The Search for Church

I’m beginning to think that maybe I’m a bit of a commitmentphobe. I’m not anti-commitment relationally, I’ve been committed to my hubby since our second date. But I’m afraid of commitment when it comes to church these days. Maybe I’m just wishy-washy on making a choice. But really, like in dating, I’ve been burned before, and I fear getting dumped by the next church we join.

All my life I attended weekly Mass. (More on that here) I grew up and belonged to the same parish for my first 18 years of life. Then I went to college, shopped around the local Catholic churches and chose one to attend and remained loyal to for the duration of my college years. When I graduated and moved back home I bee bopped around and then I met Mark and we did a little church shopping until we decided on a local church. The church we attended was small, and in many ways restarting, but it was filled with love. The reason we decided to keep going to that church had less to do with the services and doctrine and more to do with how welcome we felt there. The pastor and his wife sent us cards and invited us over to their home. The members were warm and sincerely interested in us. It was easy to make this community our church home.

Then we moved and we realized it was not reasonable to commute 45 miles every Sunday to church (though we did for about 2 months). We were invited to a church near our house by a new friend and started attending. We liked the sermons and were impressed by how much Scripture we received. There were a few doctrinal issues we had and we weren’t into the over-the-top worship, but figured these were small issues. While we never felt a strong sense of community and it was actually difficult to converse with people for more than 1.75 minutes before they interrupted you to go talk to someone more important, we decided that would get better once we became members. So we went through six weeks of membership courses where we had to miss Sunday services, but it was all worth it when we stood in front of church and received our certificates. Then our phones started ringing off the hook and we received voicemails from people we had never met. Evidently these were church leaders looking for volunteers. We were more than willing to volunteer, but it was a bit overwhelming to be solicited by people we had never met, and to be asked to do so many things and miss so many services after we had just missed 6 in a row.

But we trudged forward, we were certain we would feel that sense of community once we got more involved. But then there was the pressure to join the same gym as everyone else and purchase supplements from members who were involved with a so-called Christian supplement company. This seemed strange and put us off a bit. But we were still determined to make this church our home. I don’t want to speak badly about this church (and maybe I already have) but the straw that broke the camel’s back was when Mark and I encountered hardship and our faith was questioned because of it. This was hurtful and after the pastoral leader heard through the grapevine that we might be upset (I think that might be called gossip) she arranged a meeting. I’m not going to go into details, but that meeting was the last time Mark and I stepped foot inside that church.

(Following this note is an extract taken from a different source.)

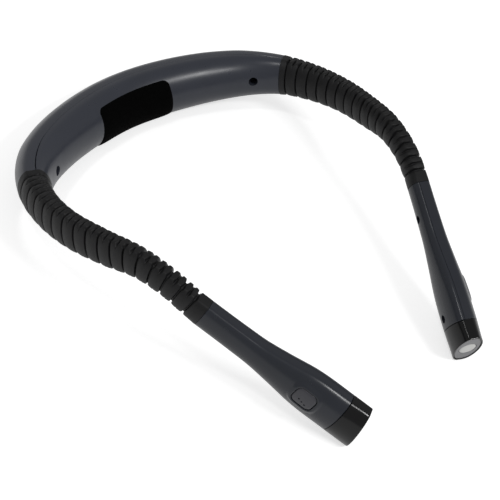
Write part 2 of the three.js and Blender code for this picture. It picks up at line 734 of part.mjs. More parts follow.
// Heads, built along x from the sleeve to the tip
const headRings = (from, to, inset) => evenStations(from, to, RING_SPACING).map((x) => headRing(x, inset));
const headBody = solid(skin(headRings(0, CAP_START, 0)));
const cavity = solid(skin(headRings(END_WALL, CAP_START + END_WALL, HEAD_WALL)));
const headShell = headBody.subtract(cavity);
const headHalf = (sign) =>
  solid(box(HEAD_LENGTH + FAR, FAR, FAR, [HEAD_LENGTH / 2, (sign * (GAP + FAR)) / 2 - PARTING_DEPTH, 0]));
const inHead = (geometry) => surface(solid(geometry).intersect(headBody));
const headScrewFrames = [HEAD_SCREW_REAR, HEAD_SCREW_FRONT].map((x) =>
  new THREE.Matrix4().makeTranslation(x, 0, 0),
);
const headCoreHole = alongRod(coreHole, FLAT_FRAME);
const rim = shift(
  block(
    BUTTON_LENGTH + 2 * (GAP + RIM_WIDTH),
    BUTTON_WIDTH + 2 * (GAP + RIM_WIDTH),
    BUTTON_CORNER + RIM_WIDTH,
    BUTTON_TOP - BUTTON_BOTTOM,
    RIM_TOP,
  ),
  BUTTON_STATION,
  0,
  BUTTON_RAISE,
);
const rimOutside = surface(solid(rim).subtract(cavity));
const buttonHole = shift(
  block(BUTTON_LENGTH + 2 * GAP, BUTTON_WIDTH + 2 * GAP, BUTTON_CORNER + GAP, 0, FAR),
  BUTTON_STATION,
  0,
  BUTTON_RAISE,
);
const outerShell = combine(
  headShell.intersect(headHalf(1)),
  [...headScrewFrames.map((frame) => inHead(screwPost(frame))), rimOutside],
  [...headScrewFrames.map(screwBore), headCoreHole, buttonHole],
);
const innerShell = combine(
  headShell.intersect(headHalf(-1)),
  headScrewFrames.map((frame) => inHead(screwBoss(frame))),
  [...headScrewFrames.map(screwHole), ...headScrewFrames.map(screwBore), headCoreHole],
);
const onHead = (geometry) => geometry.applyMatrix4(HEAD_FRAME);
addPair('outer_shell', onHead(surface(outerShell)), COLOURS.head, 0.4, 0);
addPair('inner_shell', onHead(surface(innerShell)), COLOURS.head, 0.4, 0);
addPair('rear_screw', onHead(screw().applyMatrix4(headScrewFrames[0])), COLOURS.steel, 0.35, 1);
addPair('front_screw', onHead(screw().applyMatrix4(headScrewFrames[1])), COLOURS.steel, 0.35, 1);

const anchorStations = [END_WALL + GAP, ANCHOR_IN_HEAD];
const headAnchor = skin(
  [
    ...anchorStations.map((x) => headRing(x, HEAD_WALL + GAP)),
    ...anchorStations.map((x) => ring(FLAT_FRAME, boreOutline(SECTION_STEPS), x)).reverse(),
  ],
  true,
);
addPair('head_anchor', onHead(headAnchor), COLOURS.cap, 0.6, 0);

// Tip: cap with a spigot in the shells, lens plate, window and the parts behind them
const spigotOut = HEAD_WALL + GAP;
const spigotIn = spigotOut + SPIGOT_WALL;
const tipCap = skin(
  [
    headRing(CAP_START + GAP, 0),
    faceRing(HEAD_LENGTH - CAP_CHAMFER, 0),
    faceRing(HEAD_LENGTH, CAP_CHAMFER),
    faceRing(HEAD_LENGTH, CAP_WALL),
    faceRing(HEAD_LENGTH - LENS_SEAT, CAP_WALL),
    faceRing(HEAD_LENGTH - LENS_SEAT, spigotIn),
    headRing(CAP_START - SPIGOT_LENGTH, spigotIn),
    headRing(CAP_START - SPIGOT_LENGTH, spigotOut),
    headRing(CAP_START + GAP, spigotOut),
  ],
  true,
);
const restedCap = solid(onHead(tipCap)).subtract(solid(ground()));
addPair('tip_cap', surface(restedCap), COLOURS.cap, 0.25, 0);

const sectionCount = 2 * SECTION_STEPS + 2;
const lensBack = HEAD_LENGTH - LENS_SEAT + GAP;
const lensFront = HEAD_LENGTH - LENS_RECESS;
const windowOutline = (extra) => oval(WINDOW_HALF_WIDTH + extra, WINDOW_HALF_HEIGHT + extra, sectionCount);
const lensPlate = skin(
  [
    faceRing(lensBack, CAP_WALL + GAP),
    faceRing(lensFront, CAP_WALL + GAP),
    ring(FACE_FRAME, windowOutline(GAP), lensFront),
    ring(FACE_FRAME, windowOutline(GAP), lensBack),
  ],
  true,
);
addPair('lens_plate', onHead(lensPlate), COLOURS.lens, 0.3, 0);
const ledWindow = skin([
  ring(FACE_FRAME, windowOutline(0), lensBack),
  ring(FACE_FRAME, windowOutline(0), lensFront),
  ring(FACE_FRAME, windowOutline(-WINDOW_DOME), lensFront + WINDOW_DOME),
]);
addPair('led_window', onHead(ledWindow), COLOURS.window, 0.35, 0);

const ledBack = HEAD_LENGTH - LED_BOARD_SETBACK;
const ledFront = ledBack + LED_BOARD_THICKNESS;
const plateInset = spigotIn + GAP;
const ledChip = box(2 * LED_HEIGHT, LED_SIZE, LED_SIZE, [ledFront, 0, 0]);
const ledPlate = solid(skin([headRing(ledBack, plateInset), headRing(ledFront, plateInset)]));
const ledBoard = combine(ledPlate, [ledChip], []);
addPair('led_board', onHead(surface(ledBoard)), COLOURS.lens, 0.5, 0);
const spreaderFront = ledBack - GAP;
const spreaderBack = spreaderFront - SPREADER_THICKNESS;
const boardMiddle = SWITCH_BOARD_INNER + SWITCH_BOARD_THICKNESS / 2;
const tongueSlot = box(
  HEAD_LENGTH,
  SWITCH_BOARD_THICKNESS + 2 * GAP,
  2 * (TONGUE_HALF_WIDTH + GAP),
  [HEAD_LENGTH, boardMiddle, 0],
);
const spreader = combine(
  solid(skin([headRing(spreaderBack, plateInset), headRing(spreaderFront, plateInset)])),
  [],
  [tongueSlot],
);
addPair('heat_spreader', onHead(surface(spreader)), COLOURS.copper, 0.3, 1);

function switchBoard() {
  const bar = (from, to, halfWidth) =>
    box(to - from, SWITCH_BOARD_THICKNESS, 2 * halfWidth, [(from + to) / 2, boardMiddle, 0]);
  const outer = SWITCH_BOARD_INNER + SWITCH_BOARD_THICKNESS;
  const key = box(SWITCH_SIZE, 2 * SWITCH_HEIGHT, SWITCH_SIZE, [BUTTON_STATION, outer, BUTTON_RAISE]);
  return combine(
    solid(bar(SWITCH_BOARD_START, SWITCH_BOARD_STEP, SWITCH_BOARD_NARROW)),
    [
      bar(SWITCH_BOARD_STEP - GAP, spreaderBack - GAP, SWITCH_BOARD_WIDE),
      bar(spreaderBack - 2 * GAP, spreaderFront, TONGUE_HALF_WIDTH),
      key,
    ],
    [rod(POST_RADIUS + GAP, 0, FAR, headScrewFrames[1])],
  );
}
addPair('switch_board', onHead(surface(switchBoard())), COLOURS.board, 0.6, 0);

function button() {
  const slant = THREE.MathUtils.degToRad(DOT_ROW_SLANT_DEG);
  const dots = [-1, 0, 1].map((i) => {
    const dot = rod(DOT_RADIUS, BUTTON_TOP - DOT_HEIGHT, BUTTON_TOP + DOT_HEIGHT);
    const along = i * DOT_SPACING;
    return shift(dot, along * Math.cos(slant), 0, -DOT_ROW_DROP - along * Math.sin(slant));
  });
  const flange = block(
    BUTTON_LENGTH + FLANGE_EXTRA,
    BUTTON_WIDTH + FLANGE_EXTRA,
    BUTTON_CORNER,
    BUTTON_BOTTOM,
    BUTTON_BOTTOM + FLANGE_THICKNESS,
  );
  const key = block(BUTTON_LENGTH, BUTTON_WIDTH, BUTTON_CORNER, BUTTON_BOTTOM, BUTTON_TOP, BUTTON_BEVEL);
  return shift(surface(combine(solid(key), [flange, ...dots], [])), BUTTON_STATION, 0, BUTTON_RAISE);
}
addPair('button', onHead(button()), COLOURS.button, 0.5, 0);

// Stand the part on its back edge and its two tips, with the origin under the middle
part.rotation.x = REST_TILT;
part.position.z = -REST_HEIGHT;
part.updateMatrixWorld(true);
const bounds = new THREE.Box3().setFromObject(part, true);
part.position.y = -(bounds.min.y + bounds.max.y) / 2;
part.updateMatrixWorld(true);

export default part;
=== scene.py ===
import json
import math

import bmesh
import bpy
import numpy as np
from mathutils import Matrix, Vector


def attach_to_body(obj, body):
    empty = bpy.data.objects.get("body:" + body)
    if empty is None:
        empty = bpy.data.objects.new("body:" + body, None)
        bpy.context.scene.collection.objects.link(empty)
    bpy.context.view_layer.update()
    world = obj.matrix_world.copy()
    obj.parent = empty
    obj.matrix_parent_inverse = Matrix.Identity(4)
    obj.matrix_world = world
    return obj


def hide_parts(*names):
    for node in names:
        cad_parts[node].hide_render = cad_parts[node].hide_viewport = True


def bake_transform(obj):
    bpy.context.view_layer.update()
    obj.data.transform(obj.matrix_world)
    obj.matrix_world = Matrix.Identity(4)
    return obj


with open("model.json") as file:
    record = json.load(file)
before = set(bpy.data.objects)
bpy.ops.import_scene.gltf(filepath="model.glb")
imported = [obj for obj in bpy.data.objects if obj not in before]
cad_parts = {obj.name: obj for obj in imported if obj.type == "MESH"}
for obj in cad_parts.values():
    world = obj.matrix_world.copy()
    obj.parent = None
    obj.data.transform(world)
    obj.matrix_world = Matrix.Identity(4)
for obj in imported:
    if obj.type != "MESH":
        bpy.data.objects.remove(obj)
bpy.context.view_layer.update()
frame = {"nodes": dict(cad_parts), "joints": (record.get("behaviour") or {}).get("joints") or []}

# Lengths are in millimetres. What placed() gives and the sizes of the materials, the floor and the
# lamps are in metres.
SIDES = ((1, "right"), (-1, "left"))
# Millimetres in a metre
MM = 1000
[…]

So we decided to bee bop around town. Its kind of exciting, dating all the cool churches. Sometimes the churches are a little too cool for us. The one that looks like a nightclub and the pastor wears jeans and a hoodie- not our style. Less because of t it’s cool factor and more because no Bible was read during the service, but they did stream verses across the screen like breaking news updates on Foxnews. Also there was no sense of community and I told Mark it felt like Catholic Church with K-love music and less reverence and even less message. We’ve also attended the church I talked about here. I was sure this was where we belonged, the pastor was warm and his sermons were full of love. They had multiple out reach programs but lacked discipleship. Mark is pretty excited about a church we attended last week. They are all about bringing back old orthodox traditions with the more modern spirit-filled, faith-based ones. We were met at the door with a warm welcome and explanation of their service. It seems like a church that fits Mark and I, but I worry about their lack of outreach ministries. Am I expecting too much from a church? Am I over thinking this like I used to over think everything back in my dating days?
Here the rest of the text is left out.